In the months following the news of Ratha’s story, the number of investigations into the legitimacy of Mam’s platform skyrocketed, with pieces published by The Cambodia Daily and other journalistic publications revealing an overwhelmingly disproportionate distribution of funds within the organizations, that Ratha was now being urged by the foundation to ‘keep quiet’, and that there had in fact been suspicion over Somaly’s honesty for years, as confirmed by ex-Afesip worker Pierre Fallavier. The last straw, however, seemed to have been a Newsweek expose written by Simon Marks, the Cambodia Daily journalist at the forefront of uncovering the truth about Somaly Mam from the start. Published on May 21, exactly one week before Mam’s official resignation, the expose detailed every instance in which Mam had been suspected of and/or caught fabricating stories about the girls under the ‘care’ of her foundation, including seriously questioning, with thorough evidence, the legitimacy of Mam’s own story of being trafficked into sex slavery as a child.
Although Mam has been met with consternation by various non-profits and NGOs in Cambodia for years, and vehemently opposed by sex-worker advocacy groups long before these accusations began to surface, Somaly Mam has enjoyed a nearly twenty-year reign as a mainstream media darling, boasting an impressive list of high-profile supporters from all over the world. The reason, Somaly’s defenders would have it, is in the results – Somaly Mam claims to have provided aid and support to thousands of women and girls over the years, an implication of ‘success’ that prompts even Simon Marks in his tell-all expose to ponder, “She has done so much for so many, does it matter that key parts of her story aren’t true?”
The answer, is yes. It does matter.
It matters because after the news of Ratha’s alleged (false) enslavement reached her home-village, she became shunned by everyone she knew. It matters because the kinds of rescue narratives that Somaly has built her legacy on serve to eradicate the distinction between sex trafficking and sex work, posing extraordinary difficulties for sex workers struggling for rights, safety, and autonomy. It matters because, as Anne Elizabeth Moore writes in a brilliant piece for Salon, Cambodian women who are ‘rescued’ in this way are commonly ushered into work in garment factories, a pattern that works to “normalize existent labor opportunities for women, however low the pay, dangerous the conditions, or abusive an environment,” and “shame women who reject such jobs.” It matters because the soaring popularity of ‘pity charity’ campaigns among prospective first-world donors does not require any sort of critical thinking regarding systemic structures of social inequality, and instead creates a market, and thus a demand, for sob-stories and narratives of “glamorized victimhood”.

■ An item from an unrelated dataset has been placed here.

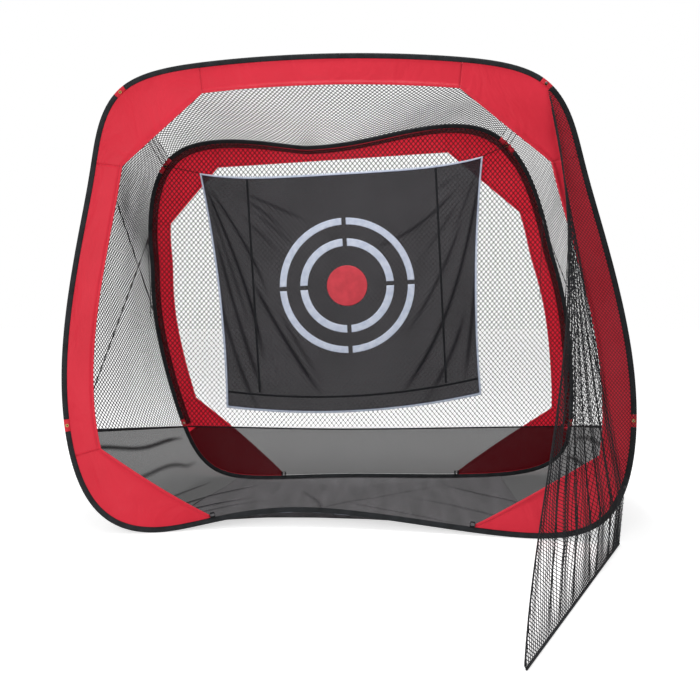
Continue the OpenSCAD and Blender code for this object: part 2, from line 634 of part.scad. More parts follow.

On this cult of glamorized victimhood, Amanda Marcotte at The Daily Beast writes that it’s not hard to see why such organizations and media outlets continually contribute to the demand for sob-stories. To distant donors, the idea that they can ‘buy’ someone out of a life of poverty with their donations is extraordinarily appealing. It allows these donors to feel like they are the plot twist in a fairytale, the Fairy Godmother come to replace Cinderella’s rags with the life she has always dreamed of. There are many problems with this romanticized narrative of victimhood, however – namely, that in order for the donor to fulfill the fantasy of becoming the Fairy Godmother, there has to be a Cinderella. There always has to be a victim, even if one has to be created, and that says something profoundly disturbing about a first-world thirst for the suffering of others and a preoccupation with ‘saving’ people out of victimhood.
It is this highly romantic ‘rescue narrative’ that solidifies a disturbing appetite for others’ suffering, fueled by the idea that the outcome of the donors’ aid is always “happily ever after”. Somaly Mam understood this – countless organizations, charities, and aid agencies understand this. They understand this and so they supply the sob-stories to meet the demand of not only monetary donations and volunteer labor, but the demand for the more privileged among us to feel good about contributing to a seemingly noble cause.

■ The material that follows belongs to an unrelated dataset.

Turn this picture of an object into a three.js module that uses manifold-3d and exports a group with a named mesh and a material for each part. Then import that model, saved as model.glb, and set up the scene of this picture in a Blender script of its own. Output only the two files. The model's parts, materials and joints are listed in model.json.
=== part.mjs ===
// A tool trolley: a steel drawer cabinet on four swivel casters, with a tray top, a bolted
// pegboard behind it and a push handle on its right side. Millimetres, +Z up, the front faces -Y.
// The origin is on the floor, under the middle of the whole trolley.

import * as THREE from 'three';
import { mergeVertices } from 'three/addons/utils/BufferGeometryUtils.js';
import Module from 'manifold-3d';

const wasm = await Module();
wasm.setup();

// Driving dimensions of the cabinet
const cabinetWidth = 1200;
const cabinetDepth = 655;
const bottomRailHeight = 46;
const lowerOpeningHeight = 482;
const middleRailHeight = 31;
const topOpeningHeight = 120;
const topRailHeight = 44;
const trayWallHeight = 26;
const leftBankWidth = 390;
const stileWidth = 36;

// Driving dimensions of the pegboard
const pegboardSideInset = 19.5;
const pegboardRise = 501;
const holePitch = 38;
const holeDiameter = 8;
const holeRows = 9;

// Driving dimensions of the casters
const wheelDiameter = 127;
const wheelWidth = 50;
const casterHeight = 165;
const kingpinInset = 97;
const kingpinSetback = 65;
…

As Amanda Marcotte also points out in her piece, another key factor in the widespread popularity of ‘victim and rescue narratives’ is that, for donors, supporting such causes is incredibly easy. Getting behind these hard-to-swallow but easy-to-sympathize-with narratives is a way for people to look like, and really believe, they are noble human rights advocates without having to put in much effort. There is no stake in their commitment, and they are able to feel as though they are ‘doing good’ without having to think about the ways they may actually be complicit in the reproduction of a variety of social factors that contribute to widespread poverty, violence, and inequality across the world.
When organizations feed into the cult of romanticized victimhood, it doesn’t require, or encourage, people to think much at all – because the ‘victims’ of these horrific narratives are not to be thought about, they are just to be pitied. It is a profoundly dangerous approach that not only encourages organizations to lie and exaggerate about their respective causes, but strips the very people they claim to help of their own human agency. It erases who they are as people in favor of a carefully crafted facade of helplessness – a doomed and decrepit object of pity.

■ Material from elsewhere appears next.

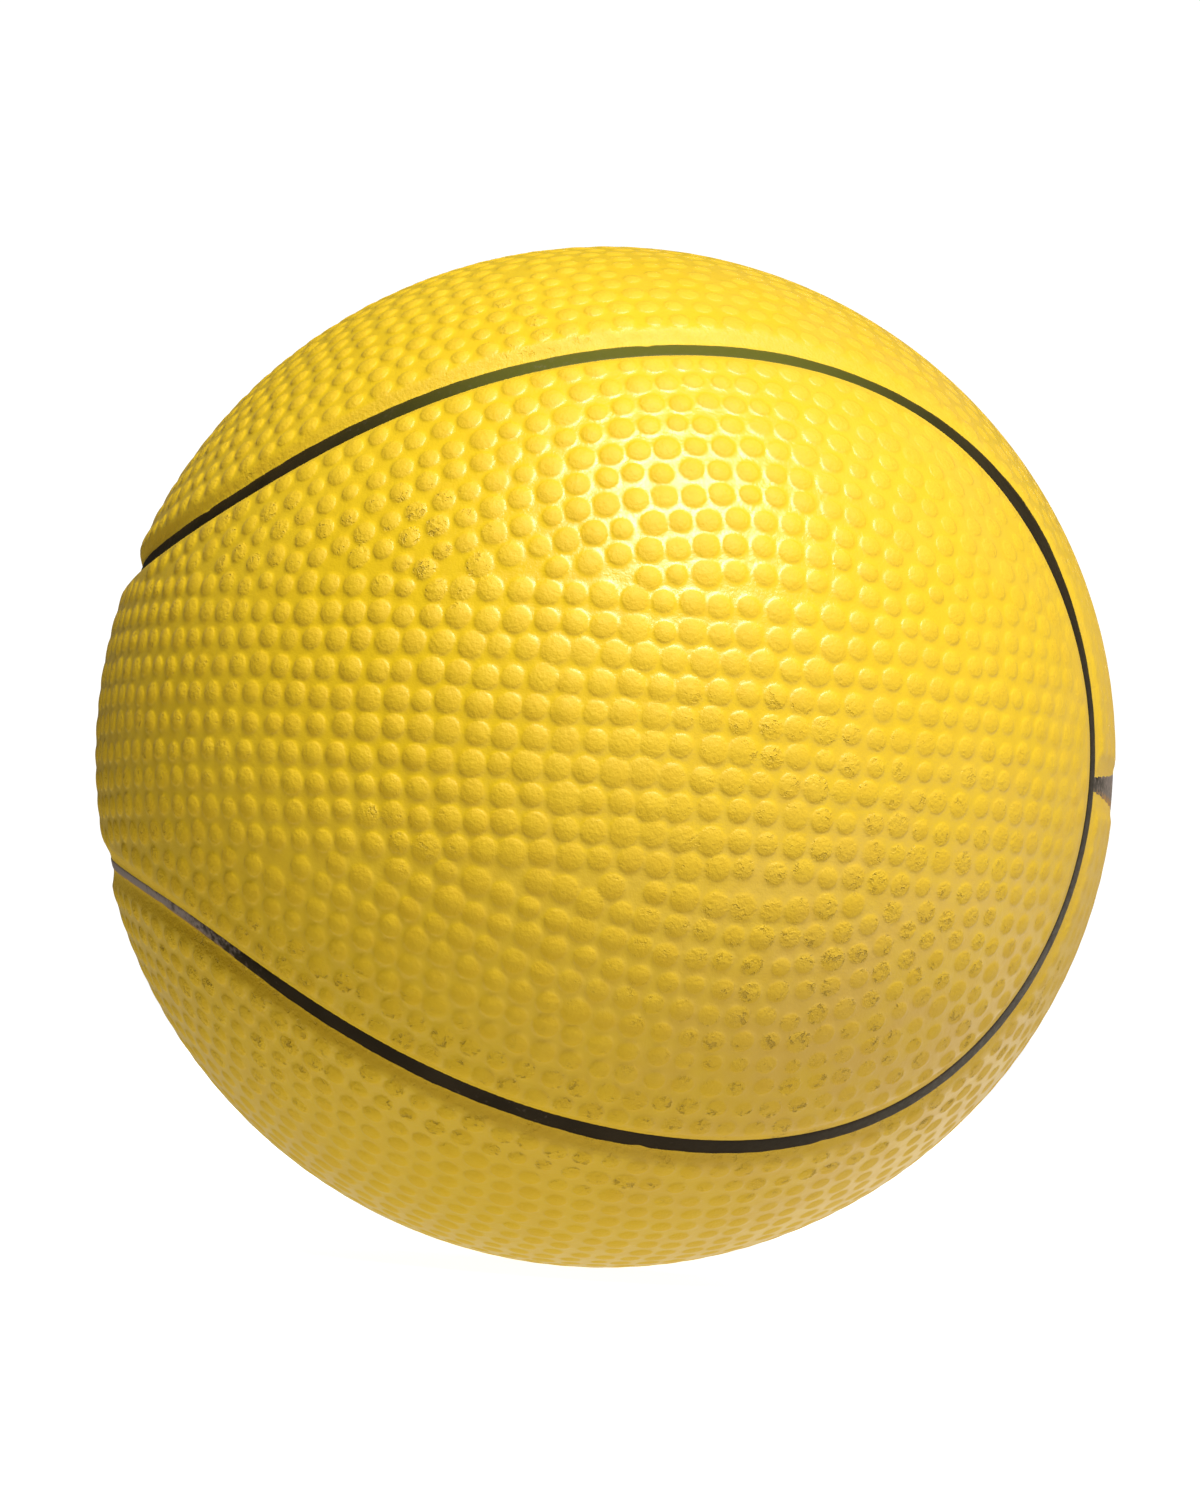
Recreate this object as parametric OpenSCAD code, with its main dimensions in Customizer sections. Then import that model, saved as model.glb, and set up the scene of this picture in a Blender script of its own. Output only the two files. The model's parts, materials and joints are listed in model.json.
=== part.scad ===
// Foam stress ball with basketball-style moulded channels.
// Millimetres, +Z up. The origin is the centre of the ball.
// The blank front panel faces -Y, and the channels' two narrow necks lie at -X and +X.

/* [Ball] */
// Diameter of the ball over its skin
ball_d = 63; // [45:1:90]
// Thickness of the dense moulded skin over the soft foam core
skin_t = 1.5; // [1.2:0.1:3]

/* [Channels] */
// Width of the moulded channel that parts two panels
channel_w = 3.4; // [2.6:0.1:4.5]
// Depth of the channel below the skin
channel_depth = 0.65; // [0.3:0.05:0.8]
// Width of the painted strip of skin along the bottom of each channel
line_w = 1.2; // [0.8:0.1:1.6]

/* [Seam] */
// How far the seam swings away from a plain circle as it goes round
seam_swing = 0.40; // [0.36:0.01:0.42]
// How far the seam climbs towards the two necks
seam_climb = 0.745; // [0.66:0.005:0.8]
// How much the seam's lobes are squared up
seam_square = 0.055; // [0:0.005:0.07]
// Straight facets along the seam of one lobe
seam_steps = 60; // [36:4:72]

/* [Hidden] */

skin_yellow = [0.95, 0.78, 0.15];
foam_yellow = [0.93, 0.82, 0.38];
line_black = [0.10, 0.09, 0.08];

ball_r = ball_d / 2;
core_r = ball_r - skin_t;
floor_r = ball_r - channel_depth;
half_channel = channel_w / 2;
half_line = line_w / 2;
// A cutter's outer points lie this far out, so that its flat cap clears the ball
reach = 3 * ball_r;
// The lobe's cutter runs this far past the narrowest points of its neck, as an angle along the seam
overrun = 8;
// Step used to take the seam's direction
tangent_step = 0.5;

function unit(v) = v / norm(v);

// A point of the seam as a direction from the centre. At 0 degrees the seam crosses the front
// lobe's end by the +X neck, and at -90 and 90 it is at the narrowest points of the -X neck.
function seam(a) =
    let (
        t = a - 45,
        u = (1 - seam_swing) * cos(t) + seam_swing * cos(3 * t),
        v = (1 - seam_swing) * sin(t) - seam_swing * sin(3 * t),
        w = seam_climb * sin(2 * t) + seam_square * sin(6 * t)
    )
    unit([-w, (v - u) / sqrt(2), (u + v) / sqrt(2)]);

// The same point moved sideways over the sphere, towards the middle of the front lobe
function inset_seam(a, inset) =
    let (
        here = seam(a),
        along = unit(seam(a + tangent_step) - seam(a - tangent_step)),
        inward = unit(cross(here, along))
    )
    unit(here + tan(inset / ball_r * 180 / PI) * inward);

// Solid cone from the ball's centre over the front lobe, its side set in from the seam
module lobe_cone(inset) {
    span = 90 + overrun;
    rim = [for (i = [0 : seam_steps]) reach * inset_seam(-span + 2 * span * i / seam_steps, inset)];
    count = len(rim);
    tip = count;
    cap = count + 1;
    polyhedron(
        points = concat(rim, [[0, 0, 0], [0, -reach, 0]]),
        faces = concat(
            [for (i = [0 : count - 1]) [i, (i + 1) % count, tip]],
            [for (i = [0 : count - 1]) [(i + 1) % count, i, cap]]
        )
    );
}

// Everything in front of the plane of the centre line, less half a strip's width
module front_space(inset) {
    translate([-reach, -reach - inset, -reach]) cube([2 * reach, reach, 2 * reach]);
}

// Everything above the plane of the cross line, less half a strip's width
module upper_space(inset) {
    translate([-reach, -reach, inset]) cube([2 * reach, 2 * reach, reach]);
}

// A slab that holds a strip of the given half width on each side of the centre line's plane
module centre_slab(half) {
    translate([-reach, -half, -reach]) cube([2 * reach, 2 * half, 2 * reach]);
}

// The same for the cross line, on the side of the +X neck only
module cross_slab(half) {
    translate([0, -reach, -half]) cube([reach, 2 * reach, 2 * half]);
}

// One layer of the front lobe's panel
module front_layer(radius, inset) {
    intersection() {
        sphere(r = radius, $fn = 96);
        lobe_cone(inset);
        front_space(inset);
    }
}

// One layer of the panel above the front lobe, up to the centre line and the cross line
module upper_front_layer(radius, inset) {
    difference() {
        intersection() {
            sphere(r = radius, $fn = 96);
            front_space(inset);
            upper_space(inset);
        }
        lobe_cone(-inset);
    }
}

module blank_panel() {
    color(skin_yellow) difference() {
        union() {
            front_layer(ball_r, half_channel);
            front_layer(floor_r, half_line);
        }
        sphere(r = core_r, $fn = 96);
    }
}

module quarter_panel() {
    color(skin_yellow) difference() {
        union() {
            upper_front_layer(ball_r, half_channel);
            upper_front_layer(floor_r, half_line);
        }
        sphere(r = core_r, $fn = 96);
    }
}

// The shell that every painted strip is cut from, between the core and the channel's floor
module line_shell() {
    difference() {
        sphere(r = floor_r, $fn = 96);
        sphere(r = core_r, $fn = 96);
    }
}

module front_seam_strip() {
    difference() {
        intersection() {
            line_shell();
            front_space(0);
            lobe_cone(-half_line);
        }
        lobe_cone(half_line);
    }
}

module foam_core() {
    color(foam_yellow) sphere(r = core_r, $fn = 96);
}

module front_panel() { blank_panel(); }

module back_panel() { mirror([0, 1, 0]) blank_panel(); }

module upper_front_panel() { quarter_panel(); }

module upper_back_panel() { mirror([0, 1, 0]) quarter_panel(); }

module lower_front_panel() { mirror([0, 0, 1]) quarter_panel(); }

module lower_back_panel() { mirror([0, 0, 1]) mirror([0, 1, 0]) quarter_panel(); }

module seam_line() {
    color(line_black) union() {
        front_seam_strip();
        mirror([0, 1, 0]) front_seam_strip();
    }
}

// The part of the centre line above the plane of the cross line
module upper_centre_strip() {
    difference() {
        intersection() {
            line_shell();
            centre_slab(half_line);
            upper_space(0);
        }
        lobe_cone(-half_line);
    }
}

// The long stretch of the centre line, over the top, across the +X neck and under the ball
module centre_line() {
    color(line_black) union() {
        upper_centre_strip();
        mirror([0, 0, 1]) upper_centre_strip();
    }
}

// The short stretch of the centre line, across the -X neck
module neck_line() {
    color(line_black) intersection() {
        line_shell();
        centre_slab(half_line);
        lobe_cone(half_line);
    }
}

// The cross line runs over the +X neck, from the seam to the centre line
module front_cross_line() {
    color(line_black) difference() {
        intersection() {
            line_shell();
            cross_slab(half_line);
            front_space(half_line);
        }
        lobe_cone(-half_line);
    }
}

module back_cross_line() { mirror([0, 1, 0]) front_cross_line(); }

foam_core();
front_panel();
back_panel();
upper_front_panel();
upper_back_panel();
lower_front_panel();
lower_back_panel();
seam_line();
centre_line();
neck_line();
front_cross_line();
back_cross_line();
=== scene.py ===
"""Foam stress ball with a pebbled skin, moulded channels and painted lines.

The skin panels are cut from one fine mesh of the sphere, so that they meet edge to edge under the
painted lines. Lengths are in millimetres until a mesh is written, and the mesh is in metres.
"""

import json
import math

import bpy
import numpy as np
from mathutils import Matrix, Vector
from mathutils.kdtree import KDTree


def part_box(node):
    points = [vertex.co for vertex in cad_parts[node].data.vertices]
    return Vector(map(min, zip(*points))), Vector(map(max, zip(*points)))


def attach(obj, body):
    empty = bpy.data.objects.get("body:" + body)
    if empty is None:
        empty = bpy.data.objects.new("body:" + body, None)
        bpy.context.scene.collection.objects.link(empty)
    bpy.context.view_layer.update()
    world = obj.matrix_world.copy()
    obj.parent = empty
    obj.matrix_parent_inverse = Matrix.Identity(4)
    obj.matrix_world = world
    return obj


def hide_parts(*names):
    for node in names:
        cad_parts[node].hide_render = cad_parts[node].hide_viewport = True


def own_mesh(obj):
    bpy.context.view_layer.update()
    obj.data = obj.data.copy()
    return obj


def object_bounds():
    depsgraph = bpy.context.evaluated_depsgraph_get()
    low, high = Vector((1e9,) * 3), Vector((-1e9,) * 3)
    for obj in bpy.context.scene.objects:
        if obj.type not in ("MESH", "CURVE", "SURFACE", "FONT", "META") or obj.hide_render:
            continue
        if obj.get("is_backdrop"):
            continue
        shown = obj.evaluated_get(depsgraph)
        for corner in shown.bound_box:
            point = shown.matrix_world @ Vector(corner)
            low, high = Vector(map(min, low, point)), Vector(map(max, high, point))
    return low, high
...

But pity does not create sustainable, systemic change. It can, in many cases, actually make things worse. When narratives fail to consider people as anything other than charity cases, it erases so much of what actually makes them human, including any implication that maybe – just maybe – they know what they need better than anyone else. Denying someone their humanity is probably the least helpful thing a person (or organization) can do. There is a lot of good to come out of uncovering the truth behind Somaly Mam, I hope some of that good will be to encourage better thought about what ‘rescue narratives’ really mean for people, and what support for such narratives really do.
So to you, those privileged enough to be reading this blog on your computer, smartphone, or tablet – be careful of the kinds of organizations and initiatives you support*. More importantly, be sure to think critically about how you show your support, and whether your contribution (monetary or otherwise) does help, or if it actually does, in fact, work to perpetuate the work of a Big Charity industry fueled by pity as opposed to the dignity of human life.
Because yes – it does matter.
* If you are looking for work to support in Cambodia, the Ponheary Ly Foundation is a fantastic organization committed to creating sustainable social change through education. They are committed to highlighting the strength and exceptionality of their students, not erasing it, and firmly believe that communities are their own greatest resource.